Write out the whole listing again, exactly.

□ □ □

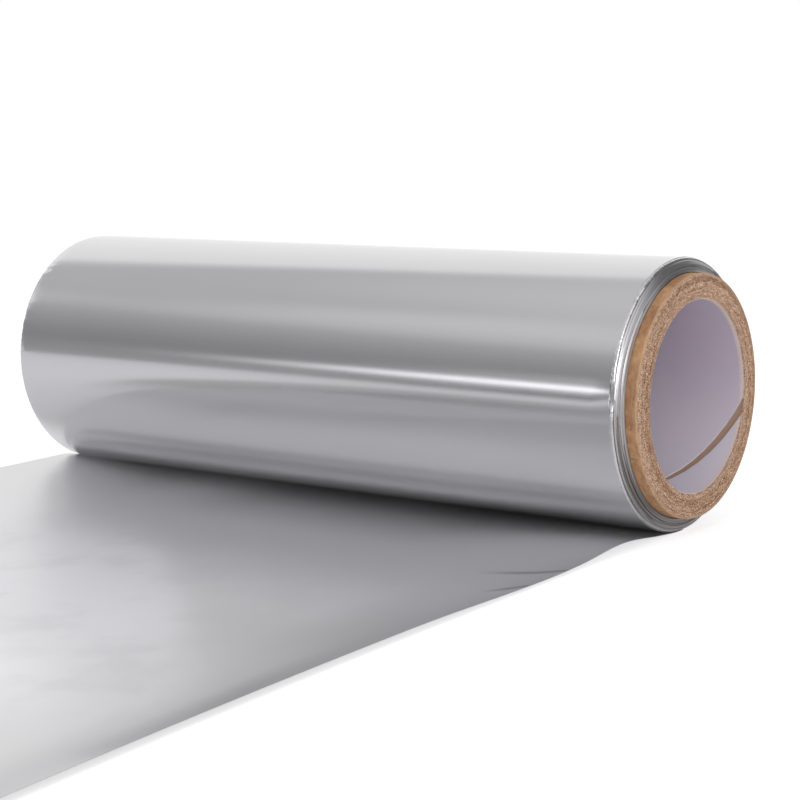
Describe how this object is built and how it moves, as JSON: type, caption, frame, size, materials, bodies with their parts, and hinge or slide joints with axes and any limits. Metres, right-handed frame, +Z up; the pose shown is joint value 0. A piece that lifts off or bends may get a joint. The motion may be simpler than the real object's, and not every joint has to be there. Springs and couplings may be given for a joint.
{
  "type": "aluminium foil roll",
  "caption": "Catering roll of aluminium foil on a brown board tube lined with white paper, lying on its side with a loose end pulled out flat.",
  "frame": {"origin": "on the axis of the tube's bore, midway along the width of the foil", "axes": "+X along the tube's axis towards the end with the longer bare tube, +Z up, and the loose foil runs towards -Y on the surface that the roll lies on"},
  "size_m": [0.33, 0.434, 0.1078],
  "materials": {
    "foil": "bright rolled foil, with fine lines along the pull",
    "board": "brown kraft board, sawn and fibrous at the ends",
    "lining": "white paper, smooth and matt"
  },
  "bodies": {
    "root": {"foil": "foil", "core_tube": "board", "core_liner": "lining"}
  },
  "joints": []
}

□ □ □

CORRECT RESPONSE:
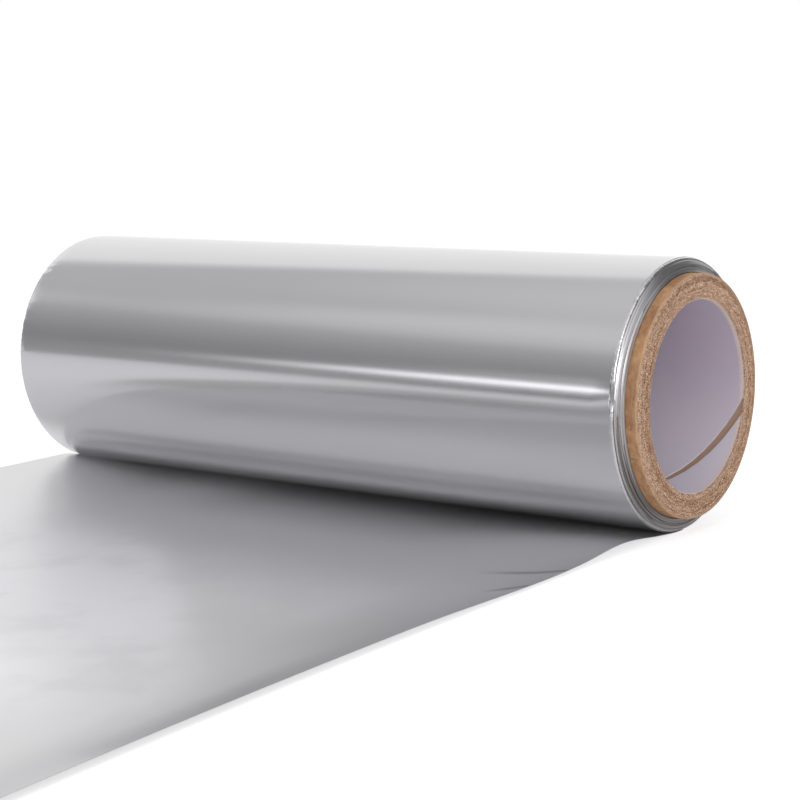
Describe how this object is built and how it moves, as JSON: type, caption, frame, size, materials, bodies with their parts, and hinge or slide joints with axes and any limits. Metres, right-handed frame, +Z up; the pose shown is joint value 0. A piece that lifts off or bends may get a joint. The motion may be simpler than the real object's, and not every joint has to be there. Springs and couplings may be given for a joint.
{
  "type": "aluminium foil roll",
  "caption": "Catering roll of aluminium foil on a brown board tube lined with white paper, lying on its side with a loose end pulled out flat.",
  "frame": {"origin": "on the axis of the tube's bore, midway along the width of the foil", "axes": "+X along the tube's axis towards the end with the longer bare tube, +Z up, and the loose foil runs towards -Y on the surface that the roll lies on"},
  "size_m": [0.33, 0.434, 0.1078],
  "materials": {
    "foil": "bright rolled foil, with fine lines along the pull",
    "board": "brown kraft board, sawn and fibrous at the ends",
    "lining": "white paper, smooth and matt"
  },
  "bodies": {
    "root": {"foil": "foil", "core_tube": "board", "core_liner": "lining"}
  },
  "joints": []
}